───── THE INPUT
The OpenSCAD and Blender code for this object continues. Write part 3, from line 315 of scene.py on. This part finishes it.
──────────
───── THE INPUT
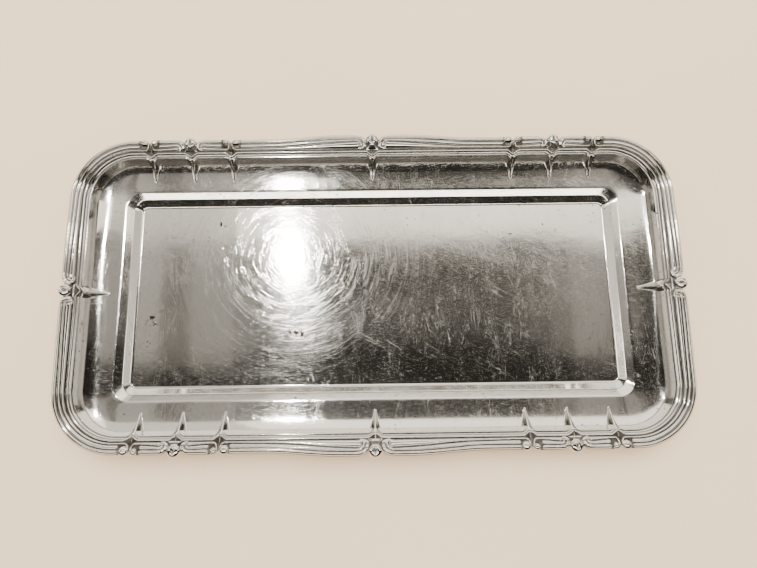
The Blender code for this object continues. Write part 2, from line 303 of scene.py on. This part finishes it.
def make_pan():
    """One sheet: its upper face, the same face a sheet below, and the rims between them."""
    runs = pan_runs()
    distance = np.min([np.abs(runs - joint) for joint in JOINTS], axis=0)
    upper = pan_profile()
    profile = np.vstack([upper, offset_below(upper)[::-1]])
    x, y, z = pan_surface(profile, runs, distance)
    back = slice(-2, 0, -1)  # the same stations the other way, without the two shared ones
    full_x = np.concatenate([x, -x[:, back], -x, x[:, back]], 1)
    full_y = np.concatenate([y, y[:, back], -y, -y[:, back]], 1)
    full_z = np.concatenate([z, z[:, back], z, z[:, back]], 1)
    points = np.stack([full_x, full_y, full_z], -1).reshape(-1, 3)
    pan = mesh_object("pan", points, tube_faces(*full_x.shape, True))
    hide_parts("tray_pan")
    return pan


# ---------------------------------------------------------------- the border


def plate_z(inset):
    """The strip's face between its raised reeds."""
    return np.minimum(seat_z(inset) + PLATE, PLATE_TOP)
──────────
───── THE INPUT
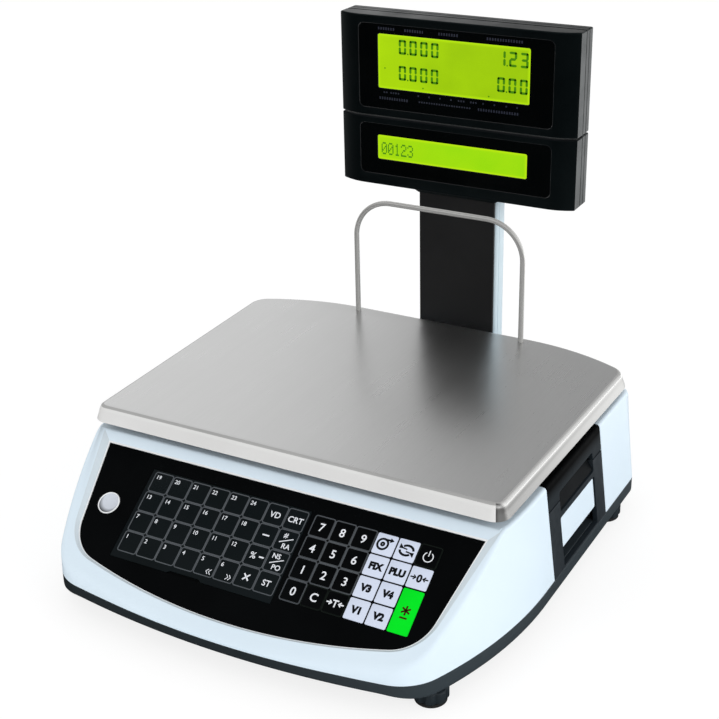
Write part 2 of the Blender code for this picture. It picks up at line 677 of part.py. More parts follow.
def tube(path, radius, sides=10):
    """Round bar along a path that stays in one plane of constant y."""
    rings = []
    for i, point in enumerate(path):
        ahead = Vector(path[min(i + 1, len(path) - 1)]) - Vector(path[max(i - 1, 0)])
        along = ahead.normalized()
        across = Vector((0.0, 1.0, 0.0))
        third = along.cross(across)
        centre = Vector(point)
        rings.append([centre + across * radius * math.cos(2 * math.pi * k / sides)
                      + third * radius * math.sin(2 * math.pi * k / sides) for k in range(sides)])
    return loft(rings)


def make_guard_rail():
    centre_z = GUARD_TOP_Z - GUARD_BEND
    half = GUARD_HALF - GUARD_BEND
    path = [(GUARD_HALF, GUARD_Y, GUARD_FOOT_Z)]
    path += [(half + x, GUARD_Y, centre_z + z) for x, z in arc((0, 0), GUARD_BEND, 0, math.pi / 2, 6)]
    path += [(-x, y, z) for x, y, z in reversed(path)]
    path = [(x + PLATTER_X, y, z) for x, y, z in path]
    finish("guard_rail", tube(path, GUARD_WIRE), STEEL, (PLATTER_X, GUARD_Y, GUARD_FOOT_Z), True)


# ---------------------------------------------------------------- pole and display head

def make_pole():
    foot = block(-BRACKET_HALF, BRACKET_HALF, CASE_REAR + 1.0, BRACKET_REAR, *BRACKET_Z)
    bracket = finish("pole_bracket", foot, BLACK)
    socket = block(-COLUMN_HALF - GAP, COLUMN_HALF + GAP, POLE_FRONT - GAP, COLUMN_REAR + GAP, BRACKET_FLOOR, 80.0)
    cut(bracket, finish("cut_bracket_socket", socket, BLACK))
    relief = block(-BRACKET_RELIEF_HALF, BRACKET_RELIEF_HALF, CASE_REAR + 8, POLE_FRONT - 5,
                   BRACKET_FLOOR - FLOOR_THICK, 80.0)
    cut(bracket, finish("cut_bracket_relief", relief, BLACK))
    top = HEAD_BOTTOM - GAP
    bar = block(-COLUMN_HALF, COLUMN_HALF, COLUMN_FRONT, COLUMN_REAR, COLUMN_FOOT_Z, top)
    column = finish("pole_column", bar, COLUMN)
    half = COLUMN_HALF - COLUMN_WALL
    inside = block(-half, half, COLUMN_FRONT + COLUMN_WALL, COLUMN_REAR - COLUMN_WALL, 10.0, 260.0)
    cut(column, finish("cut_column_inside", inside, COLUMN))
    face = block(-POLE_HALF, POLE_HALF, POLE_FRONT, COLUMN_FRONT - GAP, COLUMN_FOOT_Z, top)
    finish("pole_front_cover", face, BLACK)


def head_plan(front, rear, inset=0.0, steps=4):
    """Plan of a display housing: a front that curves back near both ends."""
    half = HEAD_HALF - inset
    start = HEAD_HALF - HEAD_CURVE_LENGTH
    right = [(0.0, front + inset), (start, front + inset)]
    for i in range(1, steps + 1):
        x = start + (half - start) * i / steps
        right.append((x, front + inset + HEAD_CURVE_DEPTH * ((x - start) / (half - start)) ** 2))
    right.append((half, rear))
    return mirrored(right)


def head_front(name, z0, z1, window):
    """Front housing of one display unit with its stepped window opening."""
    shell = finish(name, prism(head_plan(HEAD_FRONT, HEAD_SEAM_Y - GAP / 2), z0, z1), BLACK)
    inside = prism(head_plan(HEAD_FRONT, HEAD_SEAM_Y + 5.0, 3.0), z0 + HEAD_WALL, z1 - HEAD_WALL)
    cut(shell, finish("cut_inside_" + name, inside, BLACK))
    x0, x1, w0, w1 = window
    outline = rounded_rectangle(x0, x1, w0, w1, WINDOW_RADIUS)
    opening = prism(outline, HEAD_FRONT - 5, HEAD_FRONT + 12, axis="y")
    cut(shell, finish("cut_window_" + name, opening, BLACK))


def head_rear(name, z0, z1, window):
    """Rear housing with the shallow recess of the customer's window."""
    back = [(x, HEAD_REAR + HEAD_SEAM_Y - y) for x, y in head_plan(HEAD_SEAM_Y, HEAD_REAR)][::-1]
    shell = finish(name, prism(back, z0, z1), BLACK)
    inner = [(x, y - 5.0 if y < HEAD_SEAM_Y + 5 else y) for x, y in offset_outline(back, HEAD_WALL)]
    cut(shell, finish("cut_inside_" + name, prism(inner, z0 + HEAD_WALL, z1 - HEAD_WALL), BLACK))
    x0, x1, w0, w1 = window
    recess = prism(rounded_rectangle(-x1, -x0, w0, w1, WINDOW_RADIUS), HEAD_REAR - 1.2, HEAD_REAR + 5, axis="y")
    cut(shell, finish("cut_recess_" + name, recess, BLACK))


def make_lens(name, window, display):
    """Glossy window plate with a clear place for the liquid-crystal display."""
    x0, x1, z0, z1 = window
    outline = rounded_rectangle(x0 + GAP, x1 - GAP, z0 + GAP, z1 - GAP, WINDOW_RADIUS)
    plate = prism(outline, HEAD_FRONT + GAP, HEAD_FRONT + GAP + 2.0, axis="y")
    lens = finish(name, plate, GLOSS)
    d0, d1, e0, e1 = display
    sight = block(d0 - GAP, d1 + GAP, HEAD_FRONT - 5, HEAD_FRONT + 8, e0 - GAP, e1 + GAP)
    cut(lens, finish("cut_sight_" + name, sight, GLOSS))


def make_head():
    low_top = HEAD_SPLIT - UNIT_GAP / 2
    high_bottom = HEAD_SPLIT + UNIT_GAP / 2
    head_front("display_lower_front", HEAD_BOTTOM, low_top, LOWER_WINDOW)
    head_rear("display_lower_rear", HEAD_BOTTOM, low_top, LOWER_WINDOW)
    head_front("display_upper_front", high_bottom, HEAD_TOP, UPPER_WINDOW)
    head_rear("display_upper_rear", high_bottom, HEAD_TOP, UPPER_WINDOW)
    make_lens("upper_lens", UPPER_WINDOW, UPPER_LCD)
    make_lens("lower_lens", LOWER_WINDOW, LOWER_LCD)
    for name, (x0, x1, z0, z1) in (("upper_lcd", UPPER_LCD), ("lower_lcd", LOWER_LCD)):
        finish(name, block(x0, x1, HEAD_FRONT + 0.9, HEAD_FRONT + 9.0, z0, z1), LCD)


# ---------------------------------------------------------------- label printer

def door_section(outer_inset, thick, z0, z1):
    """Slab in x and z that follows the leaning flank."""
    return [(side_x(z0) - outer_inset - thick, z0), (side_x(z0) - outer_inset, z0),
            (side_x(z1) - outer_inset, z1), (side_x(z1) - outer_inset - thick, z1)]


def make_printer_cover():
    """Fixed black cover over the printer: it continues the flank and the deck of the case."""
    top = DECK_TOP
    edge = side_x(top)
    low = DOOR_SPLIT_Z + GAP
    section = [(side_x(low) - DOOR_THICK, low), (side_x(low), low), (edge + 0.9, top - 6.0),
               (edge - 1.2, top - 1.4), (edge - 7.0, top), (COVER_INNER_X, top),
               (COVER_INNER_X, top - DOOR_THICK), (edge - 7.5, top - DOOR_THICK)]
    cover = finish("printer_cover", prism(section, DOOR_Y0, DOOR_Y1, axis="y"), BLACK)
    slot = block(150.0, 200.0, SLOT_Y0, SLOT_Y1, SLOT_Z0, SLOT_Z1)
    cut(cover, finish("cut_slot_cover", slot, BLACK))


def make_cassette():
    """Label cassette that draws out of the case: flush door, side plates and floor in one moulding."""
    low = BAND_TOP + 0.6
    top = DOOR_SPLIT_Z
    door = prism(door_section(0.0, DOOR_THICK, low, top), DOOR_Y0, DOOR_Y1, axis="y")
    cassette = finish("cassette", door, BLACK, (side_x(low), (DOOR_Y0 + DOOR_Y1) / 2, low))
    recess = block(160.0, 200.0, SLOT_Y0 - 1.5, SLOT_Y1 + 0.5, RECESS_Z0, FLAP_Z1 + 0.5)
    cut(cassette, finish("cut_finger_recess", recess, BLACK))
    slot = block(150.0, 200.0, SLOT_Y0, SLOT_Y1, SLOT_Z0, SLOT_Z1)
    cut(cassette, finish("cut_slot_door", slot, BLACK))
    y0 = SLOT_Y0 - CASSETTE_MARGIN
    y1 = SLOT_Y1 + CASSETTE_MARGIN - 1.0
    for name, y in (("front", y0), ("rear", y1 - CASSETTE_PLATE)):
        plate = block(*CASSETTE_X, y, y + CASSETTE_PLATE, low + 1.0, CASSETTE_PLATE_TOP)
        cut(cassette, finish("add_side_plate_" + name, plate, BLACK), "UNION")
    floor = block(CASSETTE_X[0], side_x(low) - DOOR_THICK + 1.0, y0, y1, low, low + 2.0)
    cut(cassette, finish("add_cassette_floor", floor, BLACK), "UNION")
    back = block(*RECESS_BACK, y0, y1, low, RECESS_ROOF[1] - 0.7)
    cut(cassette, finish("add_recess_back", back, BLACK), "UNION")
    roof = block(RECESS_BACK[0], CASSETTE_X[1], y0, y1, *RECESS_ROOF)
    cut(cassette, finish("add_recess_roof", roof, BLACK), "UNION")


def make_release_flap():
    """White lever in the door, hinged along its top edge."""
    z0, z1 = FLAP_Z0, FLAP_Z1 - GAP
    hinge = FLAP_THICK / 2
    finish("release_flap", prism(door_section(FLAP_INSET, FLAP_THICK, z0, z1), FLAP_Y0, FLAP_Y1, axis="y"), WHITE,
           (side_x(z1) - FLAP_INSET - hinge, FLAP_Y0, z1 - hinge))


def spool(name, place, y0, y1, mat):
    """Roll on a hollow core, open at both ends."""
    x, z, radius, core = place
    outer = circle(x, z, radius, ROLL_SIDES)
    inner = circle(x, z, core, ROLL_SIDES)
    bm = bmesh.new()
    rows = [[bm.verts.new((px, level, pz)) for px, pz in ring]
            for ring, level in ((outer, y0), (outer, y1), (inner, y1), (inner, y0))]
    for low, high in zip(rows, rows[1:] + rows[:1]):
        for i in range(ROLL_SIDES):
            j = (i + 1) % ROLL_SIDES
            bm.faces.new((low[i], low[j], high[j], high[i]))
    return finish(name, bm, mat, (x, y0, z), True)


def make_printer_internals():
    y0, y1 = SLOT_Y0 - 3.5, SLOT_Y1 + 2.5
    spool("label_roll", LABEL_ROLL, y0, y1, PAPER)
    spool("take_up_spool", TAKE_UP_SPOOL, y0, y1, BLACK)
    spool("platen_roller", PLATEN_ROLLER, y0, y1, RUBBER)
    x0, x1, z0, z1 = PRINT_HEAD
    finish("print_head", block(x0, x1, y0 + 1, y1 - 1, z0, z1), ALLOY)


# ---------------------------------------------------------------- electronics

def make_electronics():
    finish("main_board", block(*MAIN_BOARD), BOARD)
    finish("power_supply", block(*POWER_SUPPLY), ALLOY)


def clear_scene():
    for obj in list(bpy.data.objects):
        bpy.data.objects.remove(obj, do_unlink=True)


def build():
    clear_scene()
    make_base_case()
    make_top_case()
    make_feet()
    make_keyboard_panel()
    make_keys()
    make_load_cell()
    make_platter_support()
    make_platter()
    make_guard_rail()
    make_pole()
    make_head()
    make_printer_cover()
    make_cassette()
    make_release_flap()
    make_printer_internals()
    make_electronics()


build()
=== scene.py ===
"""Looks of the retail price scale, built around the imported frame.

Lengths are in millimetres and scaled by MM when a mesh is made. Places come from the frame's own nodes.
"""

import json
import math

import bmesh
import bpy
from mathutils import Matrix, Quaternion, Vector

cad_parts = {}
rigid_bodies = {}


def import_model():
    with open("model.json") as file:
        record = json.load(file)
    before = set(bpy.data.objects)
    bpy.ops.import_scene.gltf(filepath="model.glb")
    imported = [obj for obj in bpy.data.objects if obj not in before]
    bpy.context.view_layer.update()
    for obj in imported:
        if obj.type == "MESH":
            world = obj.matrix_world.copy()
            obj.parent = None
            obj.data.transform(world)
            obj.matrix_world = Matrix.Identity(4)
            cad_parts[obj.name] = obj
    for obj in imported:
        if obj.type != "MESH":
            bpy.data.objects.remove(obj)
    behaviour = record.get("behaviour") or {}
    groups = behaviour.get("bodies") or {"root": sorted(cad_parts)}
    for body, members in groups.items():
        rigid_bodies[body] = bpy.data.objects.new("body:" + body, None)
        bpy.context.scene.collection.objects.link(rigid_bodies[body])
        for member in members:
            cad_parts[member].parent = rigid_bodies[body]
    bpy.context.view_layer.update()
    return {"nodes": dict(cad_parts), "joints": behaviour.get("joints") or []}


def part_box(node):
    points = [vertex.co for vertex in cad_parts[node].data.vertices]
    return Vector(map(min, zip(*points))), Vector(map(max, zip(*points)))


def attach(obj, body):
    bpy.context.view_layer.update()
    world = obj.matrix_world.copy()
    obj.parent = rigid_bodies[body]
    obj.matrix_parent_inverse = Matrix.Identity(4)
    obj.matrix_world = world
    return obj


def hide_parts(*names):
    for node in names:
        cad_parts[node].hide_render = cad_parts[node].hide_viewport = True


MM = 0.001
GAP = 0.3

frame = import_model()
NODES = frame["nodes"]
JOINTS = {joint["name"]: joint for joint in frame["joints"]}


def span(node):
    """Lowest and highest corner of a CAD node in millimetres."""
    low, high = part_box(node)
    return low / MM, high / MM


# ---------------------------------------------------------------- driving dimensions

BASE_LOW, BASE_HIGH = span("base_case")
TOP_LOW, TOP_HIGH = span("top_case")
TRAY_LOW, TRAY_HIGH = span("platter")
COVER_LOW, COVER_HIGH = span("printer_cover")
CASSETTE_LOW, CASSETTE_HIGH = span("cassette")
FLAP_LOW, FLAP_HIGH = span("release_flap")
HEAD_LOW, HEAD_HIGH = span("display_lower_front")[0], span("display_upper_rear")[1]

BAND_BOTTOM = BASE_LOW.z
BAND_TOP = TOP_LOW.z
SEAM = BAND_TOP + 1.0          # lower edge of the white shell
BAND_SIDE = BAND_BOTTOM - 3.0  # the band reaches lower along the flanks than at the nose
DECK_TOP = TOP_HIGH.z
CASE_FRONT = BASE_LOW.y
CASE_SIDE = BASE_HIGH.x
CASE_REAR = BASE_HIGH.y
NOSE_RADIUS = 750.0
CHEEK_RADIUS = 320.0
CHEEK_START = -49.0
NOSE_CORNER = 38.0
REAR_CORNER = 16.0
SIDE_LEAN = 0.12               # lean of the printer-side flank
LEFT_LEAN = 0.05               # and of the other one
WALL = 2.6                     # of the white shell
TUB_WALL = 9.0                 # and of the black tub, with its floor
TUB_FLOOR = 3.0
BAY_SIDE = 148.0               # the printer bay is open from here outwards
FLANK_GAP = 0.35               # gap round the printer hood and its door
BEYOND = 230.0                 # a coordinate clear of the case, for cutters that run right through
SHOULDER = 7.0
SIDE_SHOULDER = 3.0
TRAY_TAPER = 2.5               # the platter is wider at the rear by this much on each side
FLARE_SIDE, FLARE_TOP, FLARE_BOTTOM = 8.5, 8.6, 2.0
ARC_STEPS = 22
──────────
Give back, exactly as written, each line from the one that contains "make_platter()" through the one that contains "points = [vertex.co".

    make_platter()
    make_guard_rail()
    make_pole()
    make_head()
    make_printer_cover()
    make_cassette()
    make_release_flap()
    make_printer_internals()
    make_electronics()


build()
=== scene.py ===
"""Looks of the retail price scale, built around the imported frame.

Lengths are in millimetres and scaled by MM when a mesh is made. Places come from the frame's own nodes.
"""

import json
import math

import bmesh
import bpy
from mathutils import Matrix, Quaternion, Vector

cad_parts = {}
rigid_bodies = {}


def import_model():
    with open("model.json") as file:
        record = json.load(file)
    before = set(bpy.data.objects)
    bpy.ops.import_scene.gltf(filepath="model.glb")
    imported = [obj for obj in bpy.data.objects if obj not in before]
    bpy.context.view_layer.update()
    for obj in imported:
        if obj.type == "MESH":
            world = obj.matrix_world.copy()
            obj.parent = None
            obj.data.transform(world)
            obj.matrix_world = Matrix.Identity(4)
            cad_parts[obj.name] = obj
    for obj in imported:
        if obj.type != "MESH":
            bpy.data.objects.remove(obj)
    behaviour = record.get("behaviour") or {}
    groups = behaviour.get("bodies") or {"root": sorted(cad_parts)}
    for body, members in groups.items():
        rigid_bodies[body] = bpy.data.objects.new("body:" + body, None)
        bpy.context.scene.collection.objects.link(rigid_bodies[body])
        for member in members:
            cad_parts[member].parent = rigid_bodies[body]
    bpy.context.view_layer.update()
    return {"nodes": dict(cad_parts), "joints": behaviour.get("joints") or []}


def part_box(node):
    points = [vertex.co for vertex in cad_parts[node].data.vertices]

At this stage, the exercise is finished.